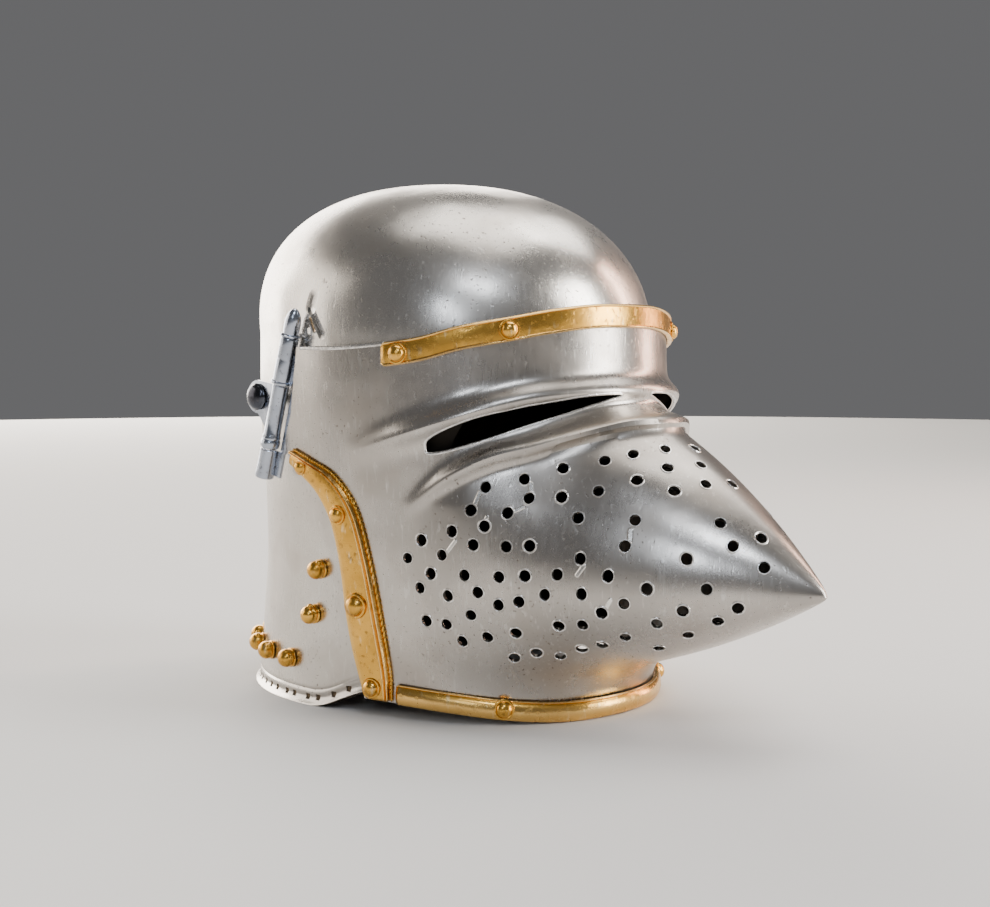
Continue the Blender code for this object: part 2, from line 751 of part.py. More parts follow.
def make_vervelle(name, angle, height):
    """Brass stud on the bowl: a collar, a neck and a ball."""
    point, normal = surface_normal(bowl_point, angle, height)
    collar = VERVELLE_COLLAR_RADIUS
    ball = VERVELLE_BALL_RADIUS
    length = VERVELLE_LENGTH
    profile = [(0.0, collar), (collar * 0.25, collar * 0.9)]
    middle = length - ball
    for degrees in (-20, 30, 72):
        a = math.radians(degrees)
        profile.append((middle + ball * math.sin(a), ball * math.cos(a)))
    base = put(point + normal * SEAT_GAP)
    return turned(name, base, put_direction(normal), profile, BRASS, SMALL_SIDES)


def make_vervelles():
    for side, label in ((-1, "right"), (1, "left")):
        for i, (degrees, share) in enumerate(CHEEK_VERVELLES, 1):
            make_vervelle(f"vervelle_cheek_{label}_{i}", side * math.radians(degrees), share * HEIGHT)
    first = math.radians(NECK_VERVELLE_FIRST)
    for i in range(NECK_VERVELLES):
        angle = first + (2 * math.pi - 2 * first) * i / (NECK_VERVELLES - 1)
        make_vervelle(f"vervelle_neck_{i + 1}", angle, NECK_VERVELLE_HEIGHT * HEIGHT)


def hinge_place(side, share):
    """World place on a side's pin line."""
    x, f, z = hinge_point(share)
    return put((-side * x, f, z))


def make_knuckle(name, side, span, radius):
    """Hinge knuckle round the pin line, bored for the pin."""
    low = hinge_place(side, span[0])
    high = hinge_place(side, span[1])
    axis = high - low
    turn = axis.normalized().to_track_quat("Z", "Y").to_matrix()
    bore = PIN_RADIUS + SEAT_GAP
    rings = []
    for along, r in ((0.0, bore), (0.0, radius), (axis.length, radius), (axis.length, bore)):
        ring = []
        for i in range(ROUND_SIDES):
            a = 2 * math.pi * i / ROUND_SIDES
            ring.append(low + turn @ Vector((r * math.cos(a), r * math.sin(a), along)))
        rings.append(ring)
    vertices, faces = ring_loft(rings, closed=False)
    last = 3 * ROUND_SIDES
    for j in range(ROUND_SIDES):
        k = (j + 1) % ROUND_SIDES
        faces.append((last + j, last + k, k, j))
    return finish_mesh(name, vertices, faces, HINGE_STEEL, sharp=50.0)


def hinge_forward(height):
    share = (height - HINGE_FOOT_HEIGHT) / (HINGE_TOP_HEIGHT - HINGE_FOOT_HEIGHT)
    return HINGE_FOOT_FORWARD + (HINGE_TOP_FORWARD - HINGE_FOOT_FORWARD) * share


def make_pivot_arm(side, label):
    """Flat plate from the pivot bolt forward to the middle knuckle of the hinge."""
    wall_depth = (PIN_RADIUS + SEAT_GAP + KNUCKLE_RADIUS) / 2
    middle = hinge_point((ARM_KNUCKLE[0] + ARM_KNUCKLE[1]) / 2)
    root = 6
    tip = 4
    rings = []
    for i in range(root + tip):
        if i < root:
            turn = math.radians(16 + 74 * i / (root - 1))
            f_low = f_high = PIVOT_FORWARD - ARM_END_RADIUS * math.cos(turn)
            low = PIVOT_HEIGHT - ARM_END_RADIUS * math.sin(turn)
            high = PIVOT_HEIGHT + ARM_END_RADIUS * math.sin(turn)
            bend = 0.0
        else:
            t = ARM_BEND_START + (1 - ARM_BEND_START) * (i - root) / (tip - 1)
            half = ARM_END_RADIUS + (ARM_HALF_HEIGHT - ARM_END_RADIUS) * t
            low = PIVOT_HEIGHT * (1 - t) + middle[2] * t - half
            high = low + 2 * half
            f_low = PIVOT_FORWARD + (hinge_forward(low) - wall_depth * 0.8 - PIVOT_FORWARD) * t
            f_high = PIVOT_FORWARD + (hinge_forward(high) - wall_depth * 0.8 - PIVOT_FORWARD) * t
            rise = max(t - ARM_BEND_START, 0) / (1 - ARM_BEND_START)
            bend = rise**1.5 * (HINGE_STANDOFF - wall_depth * 0.75 - ARM_PLANE - ARM_THICKNESS / 2)
        x = ARM_PLANE + bend
        corners = ((x, f_low, low), (x + ARM_THICKNESS, f_low, low))
        corners += ((x + ARM_THICKNESS, f_high, high), (x, f_high, high))
        rings.append([put((side * p, f, z)) for p, f, z in corners])
    arm = finish_mesh("pivot_arm_" + label, *ring_loft(rings), HINGE_STEEL)
    combine(arm, make_knuckle("arm_knuckle_" + label, side, ARM_KNUCKLE, KNUCKLE_RADIUS * 0.92), "UNION")
    reach = 2 * ARM_THICKNESS
    hole = make_bolt_hole("arm_hole_" + label, side, ARM_PLANE - reach, ARM_PLANE + reach)
    combine(arm, hole, "DIFFERENCE")
    return arm


def make_bolt_hole(name, side, inner, outer):
    """Rod that cuts the bolt's hole between two distances from the middle plane."""
    base = put((side * inner, PIVOT_FORWARD, PIVOT_HEIGHT))
    radius = BOLT_SHANK_RADIUS + SEAT_GAP
    profile = ((0.0, radius), (outer - inner, radius))
    return turned(name, base, (side, 0, 0), profile, None)


def make_pivot_bolt(side, label):
    """Domed bolt through the arm and the bowl, with a shoulder between them."""
    skin = side_of_bowl(PIVOT_FORWARD, PIVOT_HEIGHT)
    shoulder = BOLT_SHOULDER_RADIUS
    shoulder_from = side_of_bowl(PIVOT_FORWARD + shoulder, PIVOT_HEIGHT) + SEAT_GAP
    shoulder_to = ARM_PLANE - SEAT_GAP
    start = skin - BOWL_WALL - BOLT_TAIL
    head = ARM_PLANE + ARM_THICKNESS + SEAT_GAP
    profile = [(0.0, BOLT_SHANK_RADIUS), (shoulder_from - start, BOLT_SHANK_RADIUS)]
    profile += [(shoulder_from - start, shoulder), (shoulder_to - start, shoulder)]
    profile += [(shoulder_to - start, BOLT_SHANK_RADIUS), (head - start, BOLT_SHANK_RADIUS)]
    profile += [(head - start + along, r) for along, r in dome_profile(BOLT_RADIUS, BOLT_HEIGHT, 3)]
    base = put((side * start, PIVOT_FORWARD, PIVOT_HEIGHT))
    return turned("pivot_bolt_" + label, base, (side, 0, 0), profile, IRON)


def make_hinge_leaf(side, label):
    """Leaf on the visor, with the top and foot knuckles of the hinge."""
    wall_depth = (PIN_RADIUS + SEAT_GAP + KNUCKLE_RADIUS) / 2
    clear = KNUCKLE_RADIUS + KNUCKLE_CLEARANCE
    narrow = KNUCKLE_RADIUS + LEAF_STRIP
    foot, top = FOOT_KNUCKLE, TOP_KNUCKLE
    lean = math.atan2(HINGE_TOP_FORWARD - HINGE_FOOT_FORWARD, HINGE_TOP_HEIGHT - HINGE_FOOT_HEIGHT)
    ahead, above = math.cos(lean), -math.sin(lean)
    inner = BOWL_HALF_WIDTH + LEAF_CLEARANCE
    outer = inner + LEAF_THICKNESS
    step = 0.012
    stations = (
        (foot[0] + 2 * step, wall_depth, narrow),
        (foot[1] - step / 2, wall_depth, narrow),
        (foot[1] + step / 4, clear, narrow + KNUCKLE_CLEARANCE),
        (LEAF_SHOULDER, clear, narrow + KNUCKLE_CLEARANCE),
        (LEAF_SHOULDER + step, clear, LEAF_REACH),
        (top[0] - step / 4, clear, LEAF_REACH),
        (top[0] + step / 2, wall_depth, LEAF_REACH),
        (LEAF_TOP, wall_depth, LEAF_REACH),
    )
    rings = []
    for share, rear, front in stations:
        _, f, z = hinge_point(share)
        corners = ((inner, rear), (inner, front), (outer, front), (outer, rear))
        rings.append([put((side * p, f + q * ahead, z + q * above)) for p, q in corners])
    leaf = finish_mesh("hinge_leaf_" + label, *ring_loft(rings), HINGE_STEEL)
    combine(leaf, make_knuckle("foot_knuckle_" + label, side, foot, KNUCKLE_RADIUS), "UNION")
    combine(leaf, make_knuckle("top_knuckle_" + label, side, top, KNUCKLE_RADIUS), "UNION")
    return leaf


def make_hinge_pin(side, label):
    """Removable pin with a long rounded finial on the top knuckle."""
    foot = hinge_place(side, 0.0)
    top = hinge_place(side, 1.0)
    axis = top - foot
    length = axis.length
    seat = TOP_KNUCKLE[1] * length + SEAT_GAP
    knob = length - seat
    profile = [(0.001, PIN_RADIUS), (seat, PIN_RADIUS)]
    for share, radius in ((0.0, 0.90), (0.10, 0.95), (0.12, 0.72), (0.35, 0.84), (0.62, 0.86)):
        profile.append((seat + knob * share, KNUCKLE_RADIUS * radius))
    for share, radius in ((0.85, 0.66), (0.96, 0.36), (1.0, 0.12)):
        profile.append((seat + knob * share, KNUCKLE_RADIUS * radius))
    return turned("hinge_pin_" + label, foot, axis, profile, HINGE_STEEL)


def parent_to(holder, pieces):
    """Parent pieces to an empty and keep them where they are."""
    for piece in pieces:
        piece.parent = holder
        piece.matrix_parent_inverse = holder.matrix_world.inverted()


def build():
    bowl = make_bowl()
    make_vervelles()
    for side, label in ((-1, "right"), (1, "left")):
        make_pivot_bolt(side, label)
    combine(bowl, make_bolt_hole("bowl_hole", 1, -ARM_PLANE, ARM_PLANE), "DIFFERENCE")
    still = set(bpy.data.objects)
    make_visor()
    make_brow_band()
    make_rim_band()
    make_rivets()
    for side, label in ((-1, "right"), (1, "left")):
        make_side_band(side, label)
        make_pivot_arm(side, label)
        make_hinge_leaf(side, label)
        make_hinge_pin(side, label)
    pivot = bpy.data.objects.new("visor_pivot", None)
    bpy.context.scene.collection.objects.link(pivot)
    pivot.location = put((0.0, PIVOT_FORWARD, PIVOT_HEIGHT))
    bpy.context.view_layer.update()
    moving = [o for o in bpy.data.objects if o not in still and o is not pivot]
    parent_to(pivot, moving)


build()
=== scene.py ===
import math

import bpy
import numpy as np
from mathutils import Matrix, Vector


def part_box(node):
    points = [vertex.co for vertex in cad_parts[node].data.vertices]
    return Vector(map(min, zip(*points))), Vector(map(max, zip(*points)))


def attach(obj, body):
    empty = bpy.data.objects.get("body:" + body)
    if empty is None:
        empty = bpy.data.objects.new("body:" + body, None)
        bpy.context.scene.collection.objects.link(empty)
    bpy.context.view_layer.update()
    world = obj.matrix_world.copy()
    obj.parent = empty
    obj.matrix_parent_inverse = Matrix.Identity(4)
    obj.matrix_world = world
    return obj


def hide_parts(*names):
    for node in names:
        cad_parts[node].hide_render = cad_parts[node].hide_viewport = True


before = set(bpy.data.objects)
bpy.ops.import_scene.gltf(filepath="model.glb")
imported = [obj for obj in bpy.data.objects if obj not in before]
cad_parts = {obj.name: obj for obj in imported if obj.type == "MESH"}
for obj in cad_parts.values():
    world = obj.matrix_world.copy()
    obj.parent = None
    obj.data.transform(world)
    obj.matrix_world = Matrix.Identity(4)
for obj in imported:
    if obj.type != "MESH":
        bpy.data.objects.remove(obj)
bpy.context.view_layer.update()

# The bowl is the skull of the helmet, raised from one steel plate and open below.
# Its face is cut away behind the visor. Its bottom edge rises under the cheeks, and is
# turned out over a groove, where brown thread once held the lining.
HEIGHT = 0.272
MIDDLE = 0.0491095
BOWL_HALF_LENGTH = 0.1104
BOWL_HALF_WIDTH = 0.1027
BOWL_WALL = 0.0022
SIDES = ((-1, "right"), (1, "left"))
DOME_POWER = 2.3
DOME_LEAN = 0.010
SPRING = 0.706

# height share, half length share, centre share
BOWL_ROWS = (
    (0.000, 0.944, -0.187),
    (0.050, 0.930, -0.178),
    (0.118, 0.928, -0.163),
    (0.265, 0.935, -0.113),
    (0.412, 0.966, -0.077),
    (0.559, 0.996, -0.063),
    (0.706, 1.000, -0.054),
)
# forward share, height share of the bottom edge
BOWL_EDGE_ROWS = (
    (-0.155, -0.0020),
    (-0.045, 0.0070),
    (0.045, 0.0225),
    (0.140, 0.0380),
    (0.230, 0.0470),
    (0.400, 0.0530),
    (0.750, 0.0550),
)


def curve(at, rows, column=1):
    """Smooth line through one column of a table."""
    table = np.asarray(rows, float)
    knots, values = table[:, 0], table[:, column]
    slopes = np.gradient(values, knots)
    at = np.clip(np.asarray(at, float), knots[0], knots[-1])
    i = np.clip(np.searchsorted(knots, at) - 1, 0, len(knots) - 2)
    span = knots[i + 1] - knots[i]
    t = (at - knots[i]) / span
    start = (2 * t**3 - 3 * t**2 + 1) * values[i] + (t**3 - 2 * t**2 + t) * span * slopes[i]
    end = (3 * t**2 - 2 * t**3) * values[i + 1] + (t**3 - t**2) * span * slopes[i + 1]
    return start + end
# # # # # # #
Do this
Beginning at the top of the data, please return every line until and including the line containing "return put((-side * x, f, z))", copied exactly, and nothing past it.

Result below
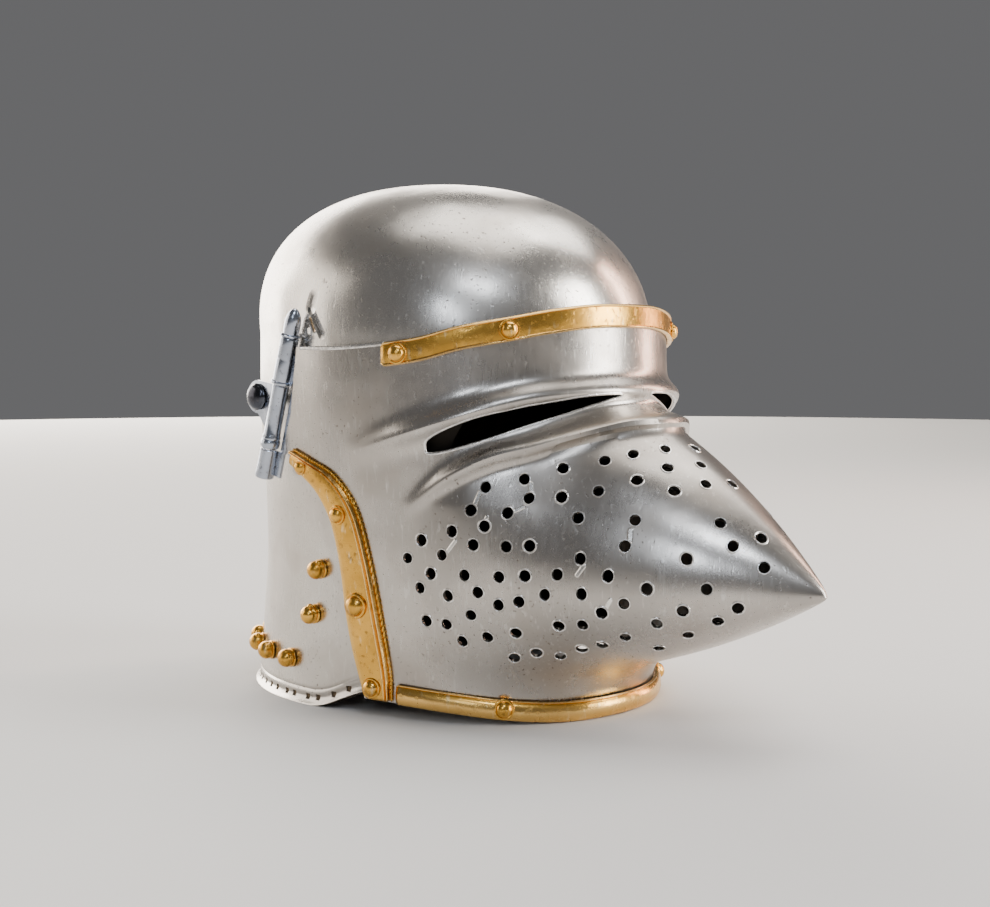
Continue the Blender code for this object: part 2, from line 751 of part.py. More parts follow.
def make_vervelle(name, angle, height):
    """Brass stud on the bowl: a collar, a neck and a ball."""
    point, normal = surface_normal(bowl_point, angle, height)
    collar = VERVELLE_COLLAR_RADIUS
    ball = VERVELLE_BALL_RADIUS
    length = VERVELLE_LENGTH
    profile = [(0.0, collar), (collar * 0.25, collar * 0.9)]
    middle = length - ball
    for degrees in (-20, 30, 72):
        a = math.radians(degrees)
        profile.append((middle + ball * math.sin(a), ball * math.cos(a)))
    base = put(point + normal * SEAT_GAP)
    return turned(name, base, put_direction(normal), profile, BRASS, SMALL_SIDES)


def make_vervelles():
    for side, label in ((-1, "right"), (1, "left")):
        for i, (degrees, share) in enumerate(CHEEK_VERVELLES, 1):
            make_vervelle(f"vervelle_cheek_{label}_{i}", side * math.radians(degrees), share * HEIGHT)
    first = math.radians(NECK_VERVELLE_FIRST)
    for i in range(NECK_VERVELLES):
        angle = first + (2 * math.pi - 2 * first) * i / (NECK_VERVELLES - 1)
        make_vervelle(f"vervelle_neck_{i + 1}", angle, NECK_VERVELLE_HEIGHT * HEIGHT)


def hinge_place(side, share):
    """World place on a side's pin line."""
    x, f, z = hinge_point(share)
    return put((-side * x, f, z))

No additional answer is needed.